-- Start Given data --
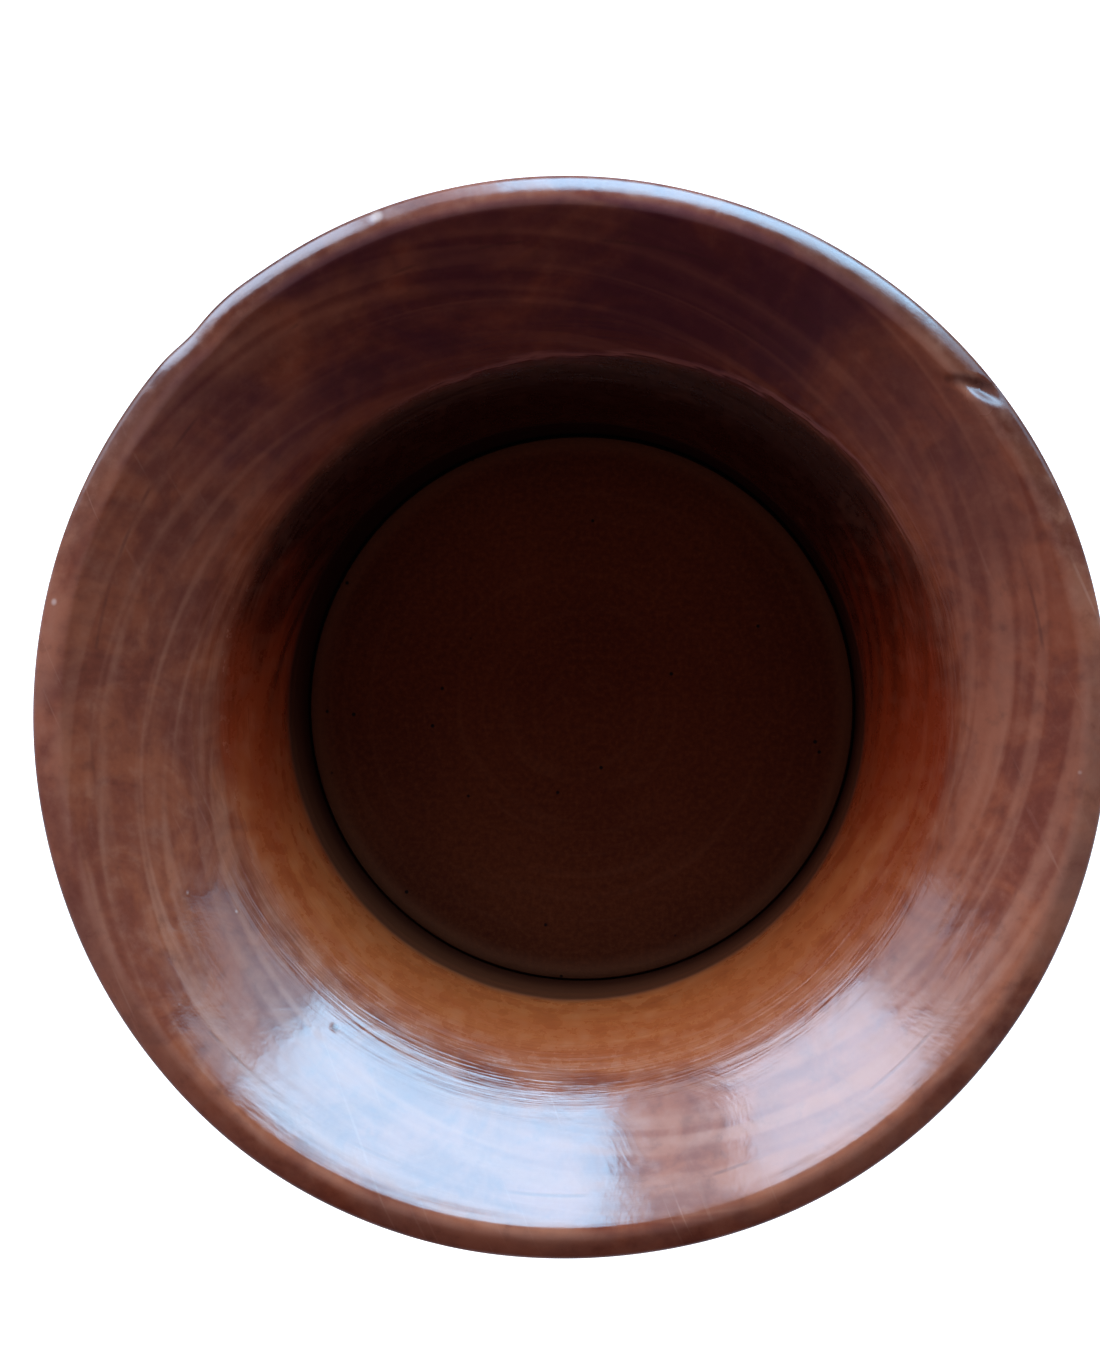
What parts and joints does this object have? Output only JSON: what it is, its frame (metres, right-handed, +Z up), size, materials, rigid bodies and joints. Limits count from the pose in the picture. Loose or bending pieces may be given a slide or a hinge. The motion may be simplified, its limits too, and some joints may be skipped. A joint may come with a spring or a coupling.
{
  "type": "pour over dripper",
  "caption": "Thrown, brown-glazed stoneware pour over dripper with a trumpet mouth, a saucer, a locating ring and a porous filter disc that lifts out of its well.",
  "frame": {"origin": "centre of the circle that the locating ring stands on", "axes": "+Z up along the dripper's axis, from the locating ring to the rim; +X and +Y are level, and one disc rest lies on +Y"},
  "size_m": [0.1204, 0.1204, 0.08],
  "materials": {
    "brown_glaze": "glossy iron-brown glaze, streaked and mottled, paler where it breaks over edges",
    "well_glaze": "glossy iron-brown glaze, orange-brown on the throat and darker below",
    "bare_clay": "bare, fired, toasted stoneware with fine grog",
    "porous_clay": "matte, near-black brown, unglazed and finely turned"
  },
  "bodies": {
    "dripper": {"flared_collar": "brown_glaze", "filter_well": "well_glaze", "saucer_flange": "brown_glaze", "locating_ring": "bare_clay", "vent_lug_1": "bare_clay", "vent_lug_2": "bare_clay", "vent_lug_3": "bare_clay", "disc_rest_1": "well_glaze", "disc_rest_2": "well_glaze", "disc_rest_3": "well_glaze"},
    "loose_disc": {"filter_disc": "porous_clay"}
  },
  "joints": [
    {"name": "disc_lift", "type": "slide", "parent": "dripper", "child": "loose_disc", "axis": [0, 0, 1], "range_m": [0, 0.06]}
  ]
}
-- End Given data --
### Task objective
Copy the data above exactly. Every line must be included.

### Output for this task
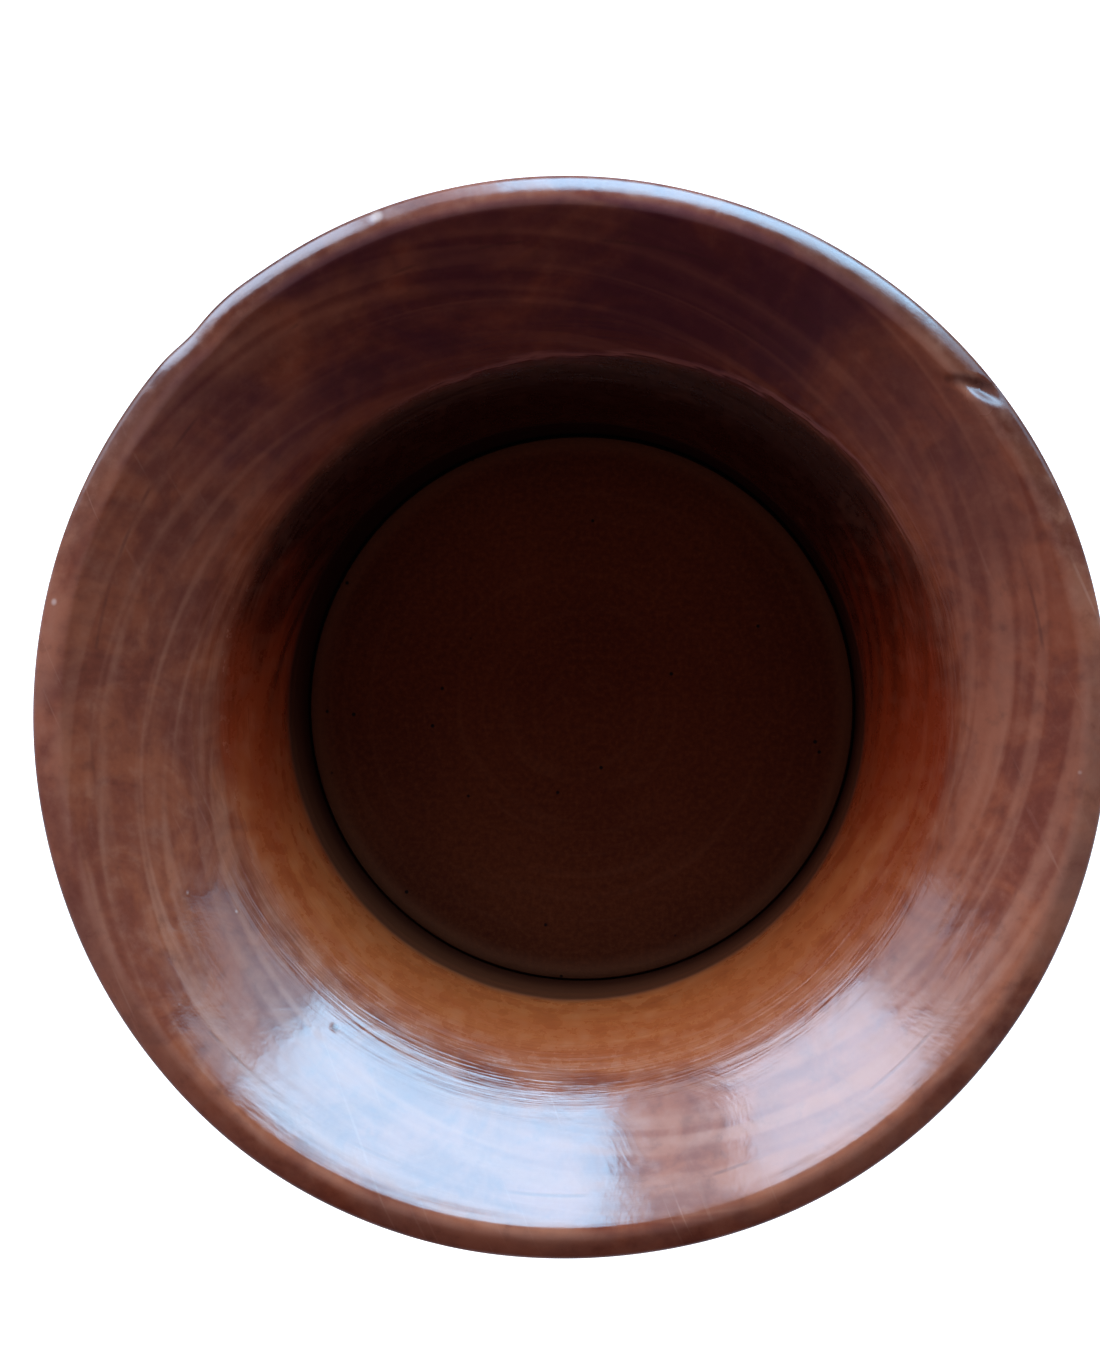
What parts and joints does this object have? Output only JSON: what it is, its frame (metres, right-handed, +Z up), size, materials, rigid bodies and joints. Limits count from the pose in the picture. Loose or bending pieces may be given a slide or a hinge. The motion may be simplified, its limits too, and some joints may be skipped. A joint may come with a spring or a coupling.
{
  "type": "pour over dripper",
  "caption": "Thrown, brown-glazed stoneware pour over dripper with a trumpet mouth, a saucer, a locating ring and a porous filter disc that lifts out of its well.",
  "frame": {"origin": "centre of the circle that the locating ring stands on", "axes": "+Z up along the dripper's axis, from the locating ring to the rim; +X and +Y are level, and one disc rest lies on +Y"},
  "size_m": [0.1204, 0.1204, 0.08],
  "materials": {
    "brown_glaze": "glossy iron-brown glaze, streaked and mottled, paler where it breaks over edges",
    "well_glaze": "glossy iron-brown glaze, orange-brown on the throat and darker below",
    "bare_clay": "bare, fired, toasted stoneware with fine grog",
    "porous_clay": "matte, near-black brown, unglazed and finely turned"
  },
  "bodies": {
    "dripper": {"flared_collar": "brown_glaze", "filter_well": "well_glaze", "saucer_flange": "brown_glaze", "locating_ring": "bare_clay", "vent_lug_1": "bare_clay", "vent_lug_2": "bare_clay", "vent_lug_3": "bare_clay", "disc_rest_1": "well_glaze", "disc_rest_2": "well_glaze", "disc_rest_3": "well_glaze"},
    "loose_disc": {"filter_disc": "porous_clay"}
  },
  "joints": [
    {"name": "disc_lift", "type": "slide", "parent": "dripper", "child": "loose_disc", "axis": [0, 0, 1], "range_m": [0, 0.06]}
  ]
}